Your new small business is doing well; you’ve expanded your marketing and sales teams, and you’re ready to take the next step. That next step may mean hiring a human resources professional or department to ensure your business is compliant with all labor laws. Establishing an HR department is a crucial part of doing business, and it’s one expense that all business owners must accept. If you’ve never worked in human resources or if you aren’t sure where to start, here’s some information to send you on your way to becoming a pro.
Reporting new employees
One of the first jobs of every human resources department is to collect the required documentation for new hires in your organization. You’ll want to visit the “Hiring Employees” page of the IRS website to find all the necessary forms, and you’ll want to double check those forms with your state’s requirements, in addition to any federal requirements. Make sure to keep accurate and organized records of all the paperwork.
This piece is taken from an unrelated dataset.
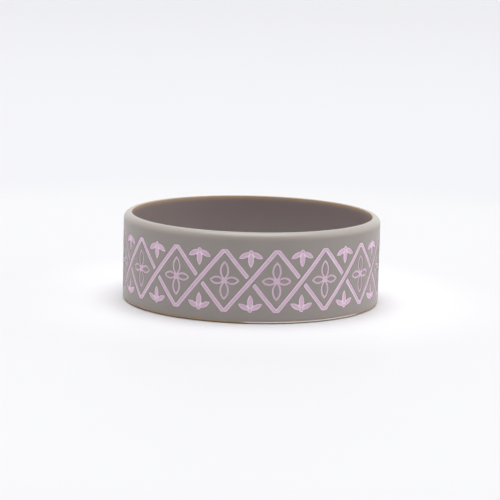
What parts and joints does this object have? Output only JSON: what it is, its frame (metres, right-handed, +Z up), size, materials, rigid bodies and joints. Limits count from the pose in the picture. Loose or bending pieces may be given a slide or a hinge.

Working with people with disabilities
The Americans with Disabilities Act is an important part of the human resources department. You’ll want to read and familiarize yourself with this act, and make sure your business complies with the legal requirements. If you aren’t sure what accommodations you’re legally required to make, check on the website for helpful information.
Legally terminating employees
When the unfortunate happens and an employee must be let go, the human resources department must ensure all procedures and laws are followed. Be incredibly thorough when terminating an employee, downsizing your company or going through lay offs. Be sure to follow your state and federal requirements when pertaining to things like last paychecks, benefits and other details that come up when an employee is terminated.
Posting Important Information In The Workplace
Now that you’re an employer, make sure you display all the legally required documents for federal and state laws. The posters are all available online and include important topics like labor laws, child labor, Equal Employment Opportunity, Fair Labor Standards, minimum wage, occupational safety and more. Displaying the necessary posters may seem like a small step, but it’s another important job of the human resources department.
Determining the place and purpose for unions
Did you know that the National Labor Relations Act (NLRA) gives employees the right to organize and bargain collectively with employers through representatives of their choosing? Basically, the NLRA allows all workers to have the right to assemble, and if you’re an employer, you may want to familiarize yourself with the NLRA principles. Dealing with unions may never come up, especially if you run a smaller organization with fewer employees, but the human resources department is also responsible for this too.